Breaking in at the bottom
John Kruis bought his brother out in 1984 and died in 1998, leaving the firms in the hands of the current sibling owners, who have carried on a tradition of starting young family members on the bottom rungs.

“I think we all mowed the grass and swept the metal shavings,” Burkhead said. He recalled being pointed at a large box and given one particularly onerous job when he was about 12: Separate tiny black pellets from clear “virgin” pellets used in the molding process.

The catch: The pellets were the size of BBs, just 2 percent black to 98 percent clear, and the box weighed more than half a ton. “I don’t think I finished,” he said, rolling his eyes.

Today, after graduating with degrees in sociology and criminal justice from Indiana University, and serving a brief stint in the Peace Corps in Mali, with his wife, Angela Lucterhand, Burkhead is the project estimator for Indiana Plastics, which makes parts for other companies.

“I do all of the quoting,” he said, “mainly of the plastic components,” which range from tiny, simple plastic rings that are used in bearing assemblies to clarinet and bassoon bodies.

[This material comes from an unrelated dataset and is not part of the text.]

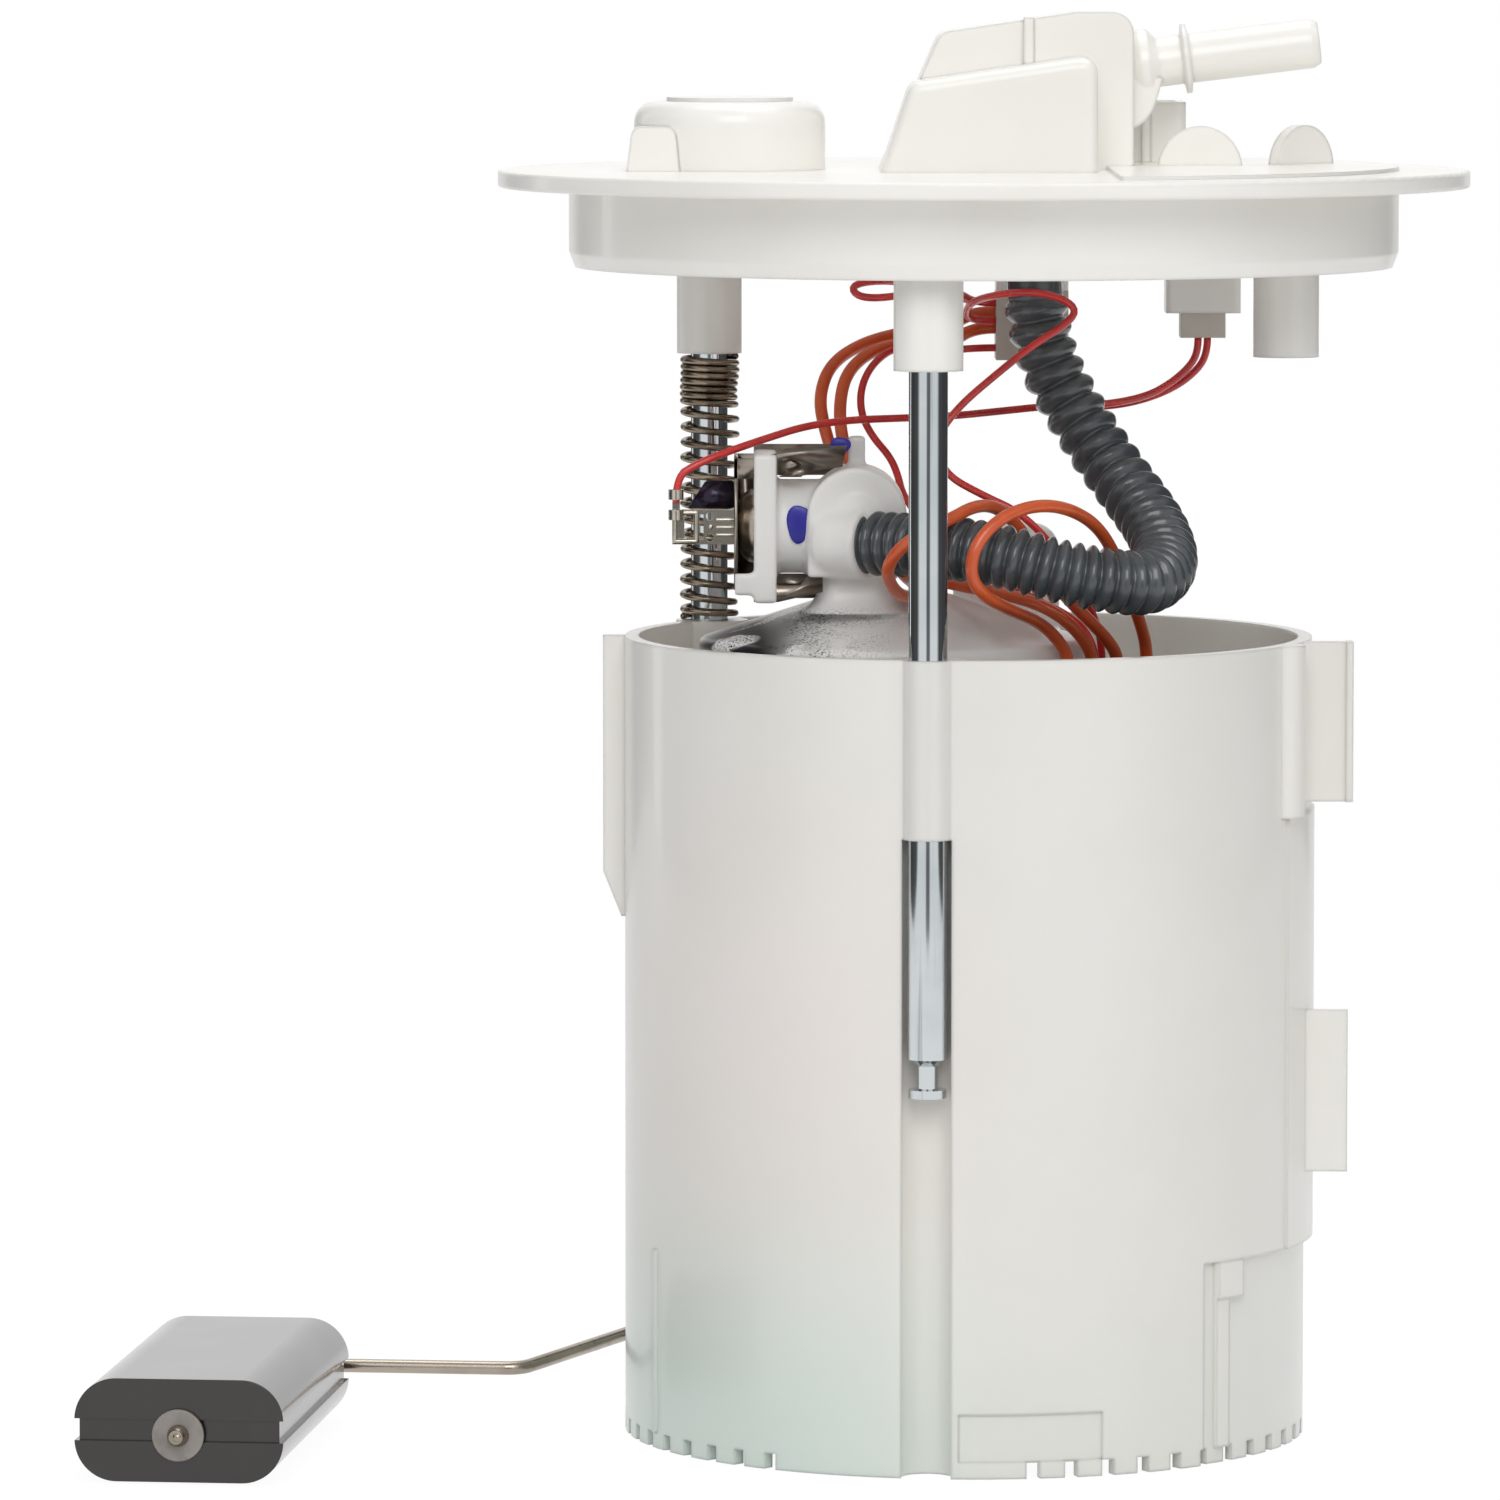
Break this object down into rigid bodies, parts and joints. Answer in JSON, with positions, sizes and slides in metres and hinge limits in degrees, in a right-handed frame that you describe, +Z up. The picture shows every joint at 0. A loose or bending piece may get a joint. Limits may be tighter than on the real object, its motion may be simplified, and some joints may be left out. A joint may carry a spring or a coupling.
{
  "type": "fuel pump module",
  "caption": "In-tank fuel pump module: sprung flange cover on guide rods over a reservoir with filter, pump, hose and level float.",
  "frame": {"origin": "centre of the cover's sealing face, on the axis of the tank-neck skirt", "axes": "+Z up out of the tank, +X towards the fuel outlet, -Y towards the front guide rod"},
  "size_m": [0.2175, 0.1534, 0.2251],
  "materials": {
    "natural_acetal": "natural white acetal, slightly translucent, satin",
    "plug_plastic": "warm white nylon",
    "black_plastic": "black glass-filled nylon",
    "zinc_steel": "bright zinc-plated steel",
    "bronze_spring_steel": "oil-tempered spring wire, dark bronze",
    "stainless": "stainless sheet and wire",
    "grey_hose": "slate grey corrugated nylon hose",
    "orange_wire": "orange insulated lead",
    "red_wire": "red insulated lead",
    "black_nitrile": "dark nitrile foam float",
    "rubber_seal": "black seal rubber",
    "copper": "bare copper alloy",
    "ferrite": "dark ferrite",
    "ceramic": "white ceramic card",
    "filter_paper": "pleated filter paper"
  },
  "bodies": {
    "reservoir_body": {"reservoir": "natural_acetal", "foot_valve": "rubber_seal", "jet_pump": "black_plastic", "filter_housing": "natural_acetal", "inlet_strainer": "filter_paper", "filter_element": "filter_paper", "pump_shell": "zinc_steel", "pump_inlet_cap": "black_plastic", "pump_bearing_plate": "black_plastic", "pump_outlet_cap": "black_plastic", "pump_magnets": "ferrite", "pump_brushes": "ferrite", "filter_cover": "natural_acetal", "pressure_regulator": "stainless", "regulator_seal": "rubber_seal", "regulator_clip": "stainless", "ground_terminal": "stainless", "terminal_block": "black_plastic", "sender_housing": "black_plastic", "sender_card": "ceramic", "orange_wire_3": "orange_wire"},
    "cover_body": {"flange_cover": "natural_acetal", "connector_terminals": "copper", "pump_plug": "plug_plastic", "sensor_plug": "plug_plastic", "vent_valve_cage": "natural_acetal", "vent_valve_seat": "black_plastic", "front_guide_rod": "zinc_steel", "rear_guide_rod": "zinc_steel", "red_wire_sensor": "red_wire", "red_wire_slack": "red_wire", "return_spring": "bronze_spring_steel", "fuel_hose": "grey_hose", "orange_wire_1": "orange_wire", "orange_wire_2": "orange_wire", "red_wire_ground": "red_wire", "red_wire_pump": "red_wire", "red_wire_sense": "red_wire"},
    "float_arm": {"float_arm_wire": "stainless", "sender_hub": "black_plastic", "sender_wiper": "copper", "float_retainer": "stainless"},
    "float": {"level_float": "black_nitrile"},
    "pump_rotor": {"pump_shaft": "stainless", "armature": "zinc_steel", "armature_winding": "copper", "commutator": "copper", "impeller": "black_plastic"},
    "vent_float": {"rollover_float": "black_plastic"}
  },
  "joints": [
    {"name": "cover_slide", "type": "slide", "parent": "reservoir_body", "child": "cover_body", "axis": [0, 0, 1], "range_m": [-0.016, 0], "stiffness_N_per_m": 500, "springref_m": 0.02, "deforming": ["return_spring", "fuel_hose", "orange_wire_1", "orange_wire_2", "red_wire_ground", "red_wire_pump", "red_wire_sense"]},
    {"name": "float_arm_pivot", "type": "hinge", "parent": "reservoir_body", "child": "float_arm", "pos_m": [-0.01556, 0.0631, -0.15], "axis": [0.108, 0.9942, 0], "range_deg": [0, 62]},
    {"name": "float_swivel", "type": "hinge", "parent": "float_arm", "child": "float", "pos_m": [-0.12102, -0.02523, -0.1899], "axis": [0.108, 0.9942, 0], "range_deg": [-70, 70]},
    {"name": "pump_rotor_spin", "type": "hinge", "parent": "reservoir_body", "child": "pump_rotor", "pos_m": [-0.0145, 0, -0.14], "axis": [0, 0, 1], "continuous": true},
    {"name": "vent_float_lift", "type": "slide", "parent": "cover_body", "child": "vent_float", "axis": [0, 0, 1], "range_m": [0, 0.002]}
  ]
}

The only finished product the company makes — and it’s Burkhead’s favorite item — is an unusual musical instrument called the Xaphoon, about the size of a recorder, but with a reed, so it sounds like a saxophone. A partnership with the Xaphoon’s inventor also allows Indiana Plastics to use the instruments as trade-show schwag.

Burkhead currently works remotely from Davenport, Iowa, where his wife is finishing chiropractic school. He makes the four-hour drive to Elkhart for about a week each month. He and his wife, who have no kids, will be back for good when she finishes school next year.

Maintaining the family values
From his stepdad, aunt and uncle, Burkhead has inherited a keen sense of the values that have made the company successful.

In an industry that is mainly driven by price, “Our biggest thing is having the parts correct when they go to the customers,” James Kruis said, to which his stepson added, “A lot of our growth is coming from people who are not satisfied with their current molder.”

The companies also strive to respond to “our customers’ immediate needs,” James Kruis said, whether that is quick turn-arounds on production runs or engineering advice.

And they have sought to diversify their customer base as much as possible, mindful of many failing competitors who became too dependent on a single industry. Surrounded by RV makers and suppliers to automakers, they do little work for either “because they are always after the cheapest product,” James Kruis said.

The Kruises also eschew debt, their businesses having carried none since 1987, paying as they go for new buildings and equipment, essential to the constant push for efficiency.

The formula is working “amazingly well,” said Jeff Kruis. “We’ve had five years of consecutive growth.” Sales were up 15 percent last year alone.